The last couple weeks we’ve talked about the choices made by teams on their first shot of an end in the very specific case of when hammer is down one. But let’s expand that. Here’s the guard percentage for non-hammer in each end for various leads:
The only decisions top teams really make on the first shot are when they are tied or up one. Any worse and they almost always guard, any better and they almost always draw. There are actually still a few decisions early in a game – especially if it’s a 10-ender – when up two.
Jason Gunnlaugson actually elected to guard in the second end after scoring three in the first against Mike McEwen in the Canadian Olympic trials direct-entry event. That is good! Because that strategy was used in just 7% of cases in the shot data and we like to see unconventional strategies. But it was bad! Because the end became a mess early and McEwen scored four in the second en route to a 9-8 win.
(We mentioned last week that Team Gunnlaugson was the most aggressive non-hammer team in our database. And this instance is another example of that.)
As we did last week, we’ll split the cases of hammer’s first shot into two groups. First, let’s look at cases where non-hammer puts up a guard on its first.
Decision time for hammer is when it trails by one in even ends. Teams are split on whether to throw up their own guard or use the existing one. Some teams still guard in odd ends as well, and when the game is tied, most teams don’t throw a guard on their first, but it usually happens in even ends when it’s done.
Finally, here’s what hammer does when non-hammer draws on its first.
Guards are much more likely and even-end considerations hit hard when non-hammer throws in. When hammer is tied or trails by one, almost every team throws up a guard in an even end after a non-hammer draw. When trailing by one, hammer is more likely to accept the open-end invitation and hit in an odd end as we get later in the game. With 6 ends left (3rd end of an 8-end game), hammer guards 78% of the time. That drops to 60% and 32% with 4 and 2 ends left, respectively.
At some point, we need to connect this data to win probability to really evaluate even-end theory. But for my own thinking, it was important to identify the situations where curling teams have some differences in strategy. For the most part those cases are limited to when hammer is tied or down one.
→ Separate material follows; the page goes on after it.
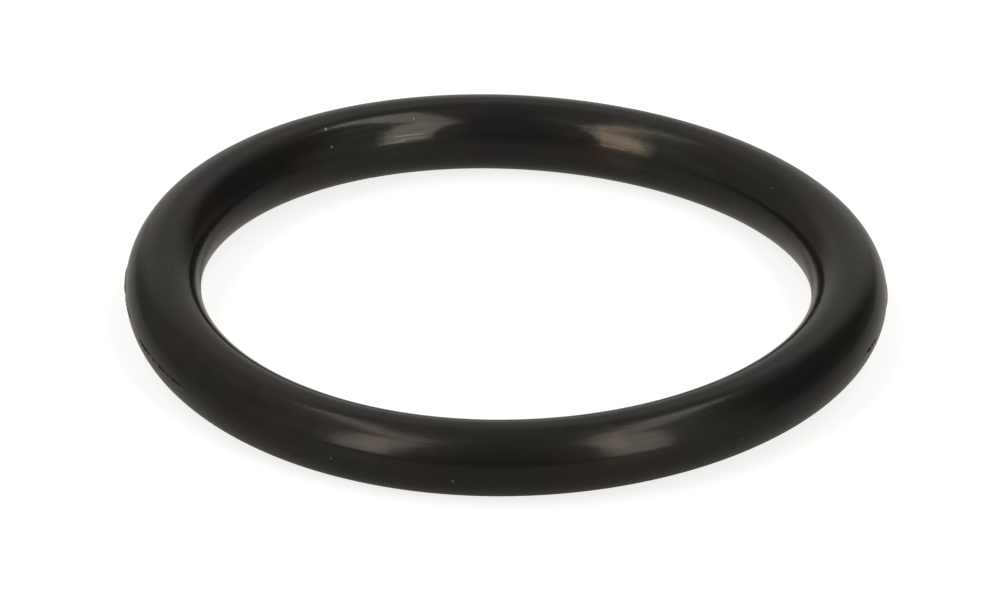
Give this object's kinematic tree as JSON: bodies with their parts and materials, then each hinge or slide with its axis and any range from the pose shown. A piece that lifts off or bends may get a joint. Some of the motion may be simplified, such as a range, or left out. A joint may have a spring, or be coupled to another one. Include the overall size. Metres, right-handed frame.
{
  "type": "o-ring",
  "caption": "Moulded black rubber O-ring of round section with a fine mould parting line, lying flat; seals a shaft, bore or flange joint.",
  "frame": {"origin": "the ring's centre, at mid height", "axes": "+Z along the ring's axis, up as it lies; +X to the right and +Y away from the viewer in the picture"},
  "size_m": [0.0304, 0.0304, 0.0034],
  "materials": {
    "rubber": "satin black moulded nitrile rubber, faint mould grain, a little dust"
  },
  "bodies": {
    "root": {"o_ring": "rubber"}
  },
  "joints": []
}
Last week in curling: It was Canadian Thanksgiving but it was a feast for American teams, at least on the women’s side. Team Peterson won the Calgary event and they did it the hard way, going through the C bracket of the triple-knockout stage, forcing them to play ten games over four days.
Along the way, they beat #2 Kerri Einarson, #11 Eve Muirhead and needed just three ends to beat #12 Chelsea Carey in the semis, eventually winning the final over #7 Satsuki Fujisawa. Fujisawa beat #14 Jamie Sinclair in the semis, preventing what I assume would have been the first all-American final of a major event on Canadian soil.
Notably, neither then-#1 Rachel Homan nor Einarson made the playoffs, which resulted in Silvana Tirinzoni moving back to the top spot in the world, the third change at the top in the last four weeks. Perhaps more importantly, the women’s side of the ratings are significantly more compressed than the men’s. Tirinzoni’s rating of 11.44 is the lowest for a top-ranked women’s team since Rachel Homan’s 11.40 led the ratings of January 7, 2019.
Speaking of the men, Brad Gushue’s team became the last top team to make its debut this season and they did so by winning the Stu Sells Toronto Tankard, knocking off #9 Glenn Howard in the final. They remain #2 in the world, but nearly took over #1 after King Bruce Mouat fell in the quarterfinals of the Swiss Cup Basel.
Mouat was knocked out by the eventual champ, #5 Peter De Cruz – no shame in that – but an earlier loss to a Norwegian junior team skipped by Lukas Høstmælingen was one of the biggest surprises of the season so far. Høstmælingen vaulted to #79 in the world and #6 among junior teams, so Norway’s a team to watch in junior worlds in March. We look forward to using the full Scandinavian alphabet for years to come.
The other notable men’s event was in Swift Current where Kevin Koe beat Brad Jacobs in the final. I’ve been somewhat dismissive of Koe’s chance at winning the Canadian Olympic berth, thinking Team Dunstone has caught them for the third-best Canadian rink behind Jacobs and Gushue, but the results so far this season don’t support that. Koe moves from sixth to fourth in the world after their success in Saskatchewan.
The high-profile events this week are on the men’s side, where several top ten teams will be in action in Penticton. The top non-slam-playing European teams (plus Yannick Schwaller for some reason, who will presumably be making a cross-ocean flight next Monday) will battle it out in Champery.